Choosing & Using Crypto Tax Software (Your Digital Accountant)

Manually tracking hundreds of trades across multiple wallets and exchanges is a special kind of hell. Tax software automates this by connecting via API to your exchanges and scanning your wallet addresses. It classifies transactions, calculates gains/losses using your chosen method (FIFO, HIFO, etc.), and spits out the tax forms.crypto tax reporting

What to look for:

  • Exchange & Wallet Coverage: Does it support your main platforms? (Coinbase, Binance, Kraken are standard. Check for DeFi protocols like Uniswap, Aave, and chains like Solana).
  • DeFi & NFT Support: Can it handle liquidity pool transactions, token swaps on decentralized exchanges, and NFT mints/sales? This is where many cheaper platforms fall apart.
  • Cost Basis Flexibility: Must allow HIFO, not just FIFO.
  • Audit Trail: Can you easily see how every gain/loss was calculated? You need this for peace of mind.

My process every January: I connect all my exchange APIs, upload my wallet public addresses, let the software sync for a day, then spend an hour reviewing and correcting mislabeled transactions (it's never 100% perfect, especially for complex DeFi). The $100-300 fee is worth every penny.

Top 3 Costly Crypto Tax Mistakes (From Experience)

I've seen these blow up. Avoid them.

1. Ignoring Crypto-to-Crypto Trades

This is the number one error. People think moving from Bitcoin to Ethereum is just a portfolio shift. The IRS sees it as two events: a sale of Bitcoin (taxable) and a purchase of Ethereum. Thousands of dollars in unrealized gains can become a tax bill without a single dollar hitting your bank account. It creates a phantom income problem.how to calculate crypto taxes

2. Not Tracking Cost Basis From The Start

You bought some Dogecoin in 2020 for pennies on Robinhood, transferred it to a hardware wallet, and forgot. In 2024, it's worth thousands and you sell. What's your cost basis? If you can't prove it, the IRS may treat the entire proceeds as a gain. Solution: Even if you start today, go back and reconstruct your transaction history. Use old statements, CSV files, anything.

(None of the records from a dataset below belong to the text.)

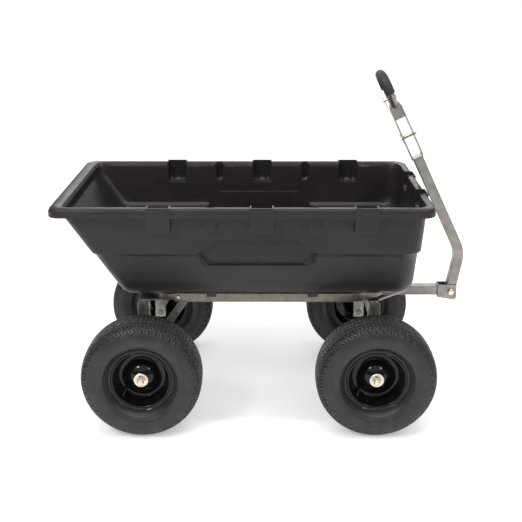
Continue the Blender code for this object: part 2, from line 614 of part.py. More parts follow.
def grip_loop_points(at, shank_top):
    """The loop's centre line: from the shank out to one side, round the top and back."""
    foot, shoulder, crown = shank_top - 0.0050, 0.2080, 0.2585
    half_width = 0.0500
    corners = [at(foot, 0, -0.0150), at(shoulder, 0, -half_width), at(crown, 0, -half_width),
               at(crown, 0, half_width), at(shoulder, 0, half_width), at(foot, 0, 0.0150)]
    return round_corners(corners, 0.0300, 5)


def round_tube(bm, path, normal, radius, segments, hollow=None):
    """A round tube along a flat path whose plane has that normal; hollow is the bore's radius."""
    def loops(r):
        made = []
        for i, point in enumerate(path):
            ahead = path[min(i + 1, len(path) - 1)] - path[max(i - 1, 0)]
            side = ahead.normalized().cross(normal).normalized()
            made.append([point + side * r * math.cos(a) + normal * r * math.sin(a)
                         for a in (math.tau * k / segments for k in range(segments))])
        return made

    if hollow is None:
        loft(bm, loops(radius))
    else:
        loft(bm, loops(radius) + loops(hollow)[::-1], closed=True)


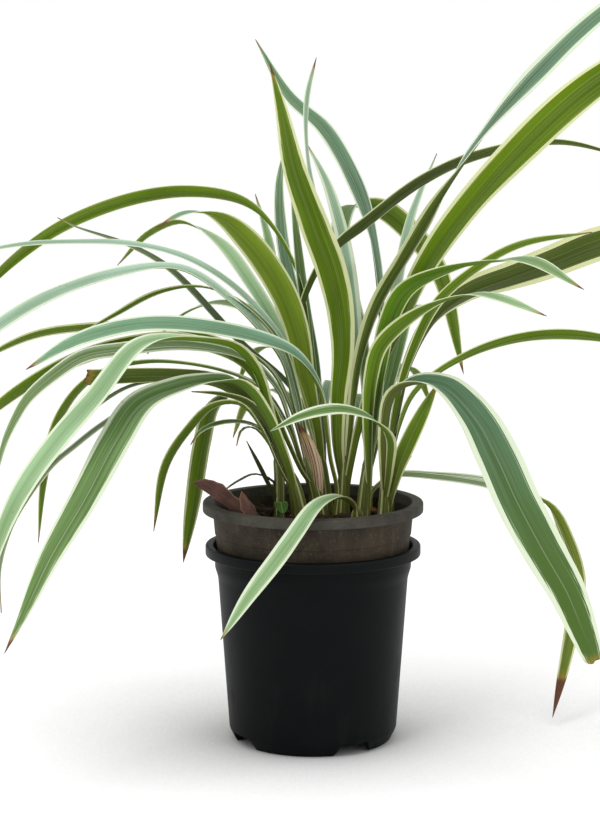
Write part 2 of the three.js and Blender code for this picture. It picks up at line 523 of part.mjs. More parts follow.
// A blade is folded along its midrib. Its six corners at each station are the two edges and the
// midrib, on the top side and on the underside.
function bladeSolid(points, leaf) {
  const curve = smoothCurve(points);
  const heading = points[points.length - 1].clone().sub(points[0]).setZ(0);
  const wanted = Math.round(curve.getLength() / BLADE_STEP);
  const steps = THREE.MathUtils.clamp(wanted, BLADE_STEPS_MIN, BLADE_STEPS_MAX);
  const corners = [];
  for (let i = 0; i <= steps; i += 1) {
    const s = i / steps;
    const centre = curve.getPointAt(s);
    const { across, top } = bladeFrame(curve, heading, leaf, s);
    const half = bladeWidth(leaf, s) / 2;
    const baseFold = leaf.fold ?? BLADE_BASE_FOLD;
    const tipFold = leaf.fold ?? BLADE_TIP_FOLD;
    const unfolded = Math.min(1, s / BLADE_UNFOLDED);
    const fold = THREE.MathUtils.degToRad(baseFold + (tipFold - baseFold) * unfolded);
    const reach = half * Math.cos(fold);
    const lift = half * Math.sin(fold);
    for (const side of [BLADE_THICKNESS / 2, -BLADE_THICKNESS / 2]) {
      for (const [sideways, raised] of [[-reach, lift], [0, 0], [reach, lift]]) {
        corners.push(centre.clone()
          .addScaledVector(across, sideways)
          .addScaledVector(top, raised - lift / 2 + side));
      }
    }
  }
  return solidFrom(sweptGeometry(corners, [0, 1, 2, 5, 4, 3], steps, 3));
}

// Joins rings of corners into a closed sweep. `loop` is the order of a ring's corners round it.
// From `mirrored` on, each four-sided face is split along its other diagonal, so that both faces of
// a thin blade bend alike and never cross.
function sweptGeometry(corners, loop, steps, mirrored) {
  const count = loop.length;
  const index = [];
  for (let i = 0; i < steps; i += 1) {
    for (let j = 0; j < count; j += 1) {
      const a = i * count + loop[j];
      const b = i * count + loop[(j + 1) % count];
      if (j < mirrored) index.push(a, b, a + count, b, b + count, a + count);
      else index.push(a, b, b + count, a, b + count, a + count);
    }
  }
  for (let j = 1; j + 1 < count; j += 1) {
    index.push(loop[0], loop[j + 1], loop[j]);
    index.push(...[loop[0], loop[j], loop[j + 1]].map((corner) => corner + steps * count));
  }
  const geometry = new THREE.BufferGeometry();
  const flat = corners.flatMap((corner) => corner.toArray());
  geometry.setAttribute('position', new THREE.BufferAttribute(new Float32Array(flat), 3));
  geometry.setIndex(index);
  return geometry;
}

function crownSolid(shoot) {
  const curve = smoothCurve(shoot.crown.map(vector));
  const radius = shoot.radius ?? CROWN_RADIUS;
  const corners = [];
  for (let i = 0; i <= CROWN_STEPS; i += 1) {
    const s = i / CROWN_STEPS;
    const centre = curve.getPointAt(s);
    const size = radius + (CROWN_TOP_RADIUS - radius) * s;
    for (let j = 0; j < CROWN_SIDES; j += 1) {
      const angle = 2 * Math.PI * j / CROWN_SIDES;
      const outward = new THREE.Vector3(Math.cos(angle), Math.sin(angle), 0);
      corners.push(centre.clone().addScaledVector(outward, size));
    }
  }
  const loop = [...Array(CROWN_SIDES).keys()];
  return solidFrom(sweptGeometry(corners, loop, CROWN_STEPS, CROWN_SIDES));
}

// A leaf's path starts low inside the crown, follows it up to `rise`, and goes on through its via.
function leafPath(shoot, leaf) {
  const crown = smoothCurve(shoot.crown.map(vector));
  const rise = leaf.rise ?? LEAF_RISE;
  const root = Math.max(LEAF_ROOT_MIN, rise - LEAF_ROOT);
  return [crown.getPointAt(root), crown.getPointAt(rise), ...leaf.via.map(vector)];
}

// The largest body: leaves out loose scraps and fills any pocket that crossing blades close off.
function largestBody(solid) {
  return solid.decompose().reduce((best, body) => (body.volume() > best.volume() ? body : best));
}

function shootGeometry(shoot) {
  const blades = shoot.leaves.map((leaf) => bladeSolid(leafPath(shoot, leaf), leaf));
  return geometryFrom(largestBody(wasm.Manifold.union([crownSolid(shoot), ...blades])));
}

// ---- Litter and seedling -----------------------------------------------------------------------
function dryLeafGeometry(leaf) {
  return geometryFrom(bladeSolid(leaf.via.map(vector), leaf));
}

function seedlingGeometry() {
  const { x, y, stemRadius, stemTop, leafLength, leafWidth } = SEEDLING;
  const stem = solidFrom(uprightRod(x, y, stemRadius, SOIL_TOP - 8, stemTop, 6));
  const path = [[x, y + 2, stemTop - 2], [x + 2, y - 4, stemTop + 1],
    [x + 4, y - leafLength, stemTop - 6]];
  const leaf = { width: leafWidth, roll: [0], fold: 8 };
  return geometryFrom(stem.add(bladeSolid(path.map(vector), leaf)));
}

// ---- The whole plant ---------------------------------------------------------------------------
const plant = new THREE.Group();
plant.add(namedMesh('outer_pot', outerPot(), OUTER_POT_LOOK));
plant.add(namedMesh('inner_pot', innerPot(), INNER_POT_LOOK));
plant.add(namedMesh('soil', soil(), SOIL_LOOK));
for (const shoot of SHOOTS) plant.add(namedMesh(shoot.name, shootGeometry(shoot), LEAF_LOOK));
for (const leaf of DRY_LEAVES) plant.add(namedMesh(leaf.name, dryLeafGeometry(leaf), DRY_LOOK));
plant.add(namedMesh('seedling', seedlingGeometry(), SEEDLING_LOOK));

export default plant;
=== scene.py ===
# Looks of a variegated, long-leaved house plant in two nested nursery pots.
# Lengths in the tables are millimetres, as in the part's source. Objects are in metres.
import math

import bmesh
import bpy
import numpy as np
from mathutils import Euler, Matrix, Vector


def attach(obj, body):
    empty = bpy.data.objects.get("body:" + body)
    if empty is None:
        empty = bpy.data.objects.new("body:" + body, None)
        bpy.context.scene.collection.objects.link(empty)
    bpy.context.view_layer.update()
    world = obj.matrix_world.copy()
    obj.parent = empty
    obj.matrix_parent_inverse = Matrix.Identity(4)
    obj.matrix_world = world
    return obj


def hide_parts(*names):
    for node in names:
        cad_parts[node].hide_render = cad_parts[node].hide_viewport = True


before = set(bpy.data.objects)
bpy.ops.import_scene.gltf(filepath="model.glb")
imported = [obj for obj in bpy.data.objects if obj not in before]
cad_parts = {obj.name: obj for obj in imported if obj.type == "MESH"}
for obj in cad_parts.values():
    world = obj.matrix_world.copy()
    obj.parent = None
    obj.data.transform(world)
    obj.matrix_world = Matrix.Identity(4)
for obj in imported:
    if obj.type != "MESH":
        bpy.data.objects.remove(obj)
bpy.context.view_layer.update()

MM = 0.001


def added(name, data):
    """A new object in the scene."""
    made = bpy.data.objects.new(name, data)
    bpy.context.scene.collection.objects.link(made)
    return made


# ---- Camera ----
CAMERA_PLACE = (-10.4, -1800.0, 508.0)
CAMERA_PITCH = 7.7  # degrees below the horizon
FOCAL_PIXELS = 2288.0
FRAME_LONG_SIDE = 822.0
SENSOR = 36.0


def make_camera():
    data = bpy.data.cameras.new("camera")
    data.sensor_fit = "AUTO"
    data.sensor_width = SENSOR
    data.lens = FOCAL_PIXELS * SENSOR / FRAME_LONG_SIDE
    data.clip_end = 100
    camera = added("camera", data)
    camera.location = Vector(CAMERA_PLACE) * MM
    camera.rotation_euler = Euler((math.radians(90 - CAMERA_PITCH), 0, 0))
    bpy.context.scene.camera = camera


make_camera()


# ---- The plant, as in the part's source ----
def points(text):
    """Points written as x y z, with commas between them."""
    return np.array([point.split() for point in text.split(",")], float)


def leaf(tone, margin, brown, width, roll, via, **more):
    """A leaf's tone, its cream margins as a share of each half, the mm of dry tip, its width, the
    degrees it is rolled along its length and the points it passes. More may hold its rise, tip and
    taper, and marks: each one's share of the length, place across and size in mm."""
    return dict(tone=tone, margin=margin, brown=brown, width=width, roll=roll, via=points(via), **more)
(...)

3. Misunderstanding the "Wash Sale" Rule (It's Tricky)

For stocks, if you sell at a loss and buy a "substantially identical" security within 30 days, you can't claim the loss—it's a wash sale. For crypto, this rule currently does not apply (as of 2024). This is a massive opportunity for tax-loss harvesting.

Warning: Legislation has been proposed to extend the wash sale rule to crypto. It could change any year. Always check the current rules before executing a major tax-loss harvesting strategy at year-end. The strategy today: You can sell a crashing altcoin to realize a loss, immediately buy it back, and still claim the loss on your taxes. This lowers your current tax bill while keeping your position.crypto tax software

Your Burning Crypto Tax Questions Answered

Do I pay taxes on crypto I haven't sold?
Yes, in many cases. Selling for fiat is the obvious taxable event, but the IRS also treats crypto-to-crypto trades, spending crypto on goods, and receiving crypto as income (like staking rewards or airdrops) as taxable events. You owe tax on the fair market value of the crypto at the time you received or traded it, even if you never touched U.S. dollars.
What if I lost money on crypto? Do I get a tax break?
Absolutely, and this is a critical strategy called tax-loss harvesting. You can use capital losses from losing trades to offset capital gains from winning trades. If your losses exceed your gains, you can deduct up to $3,000 against ordinary income and carry forward the remaining losses to future years. The key is to formally realize the loss by selling the asset, not just watching its price drop.
How do I report my crypto activity on my tax return?
You'll primarily use two forms. Form 8949 is where you list the details of every single buy, sell, trade, and disposal, calculating your capital gains and losses. The totals from Form 8949 then flow to Schedule D, which is attached to your main Form 1040. If you received crypto as income (e.g., mining, staking), you report that as ordinary income, typically on Schedule 1. Most tax software will generate these forms for you.
Can the IRS really track my crypto if I use a decentralized exchange (DEX)?
Increasingly, yes. While DEXs don't require KYC, the blockchain is a public ledger. The IRS has invested in blockchain analytics tools from firms like Chainalysis. If you on-ramp or off-ramp funds through a regulated exchange (which files Form 1099), it creates a traceable point. The IRS views non-compliance as a major issue, and the burden of proof for transactions is on you. Assuming you're invisible is a high-risk audit strategy. The safer path is to report and maintain your own clear records.

Look, crypto taxes aren't fun. But treating them as an afterthought is how you get into trouble. The framework is straightforward: identify every taxable event, calculate gains and losses with a smart accounting method (HIFO), and use software to do the heavy lifting. Start organizing your records now—not on April 14th. It turns a source of anxiety into just another part of managing your portfolio.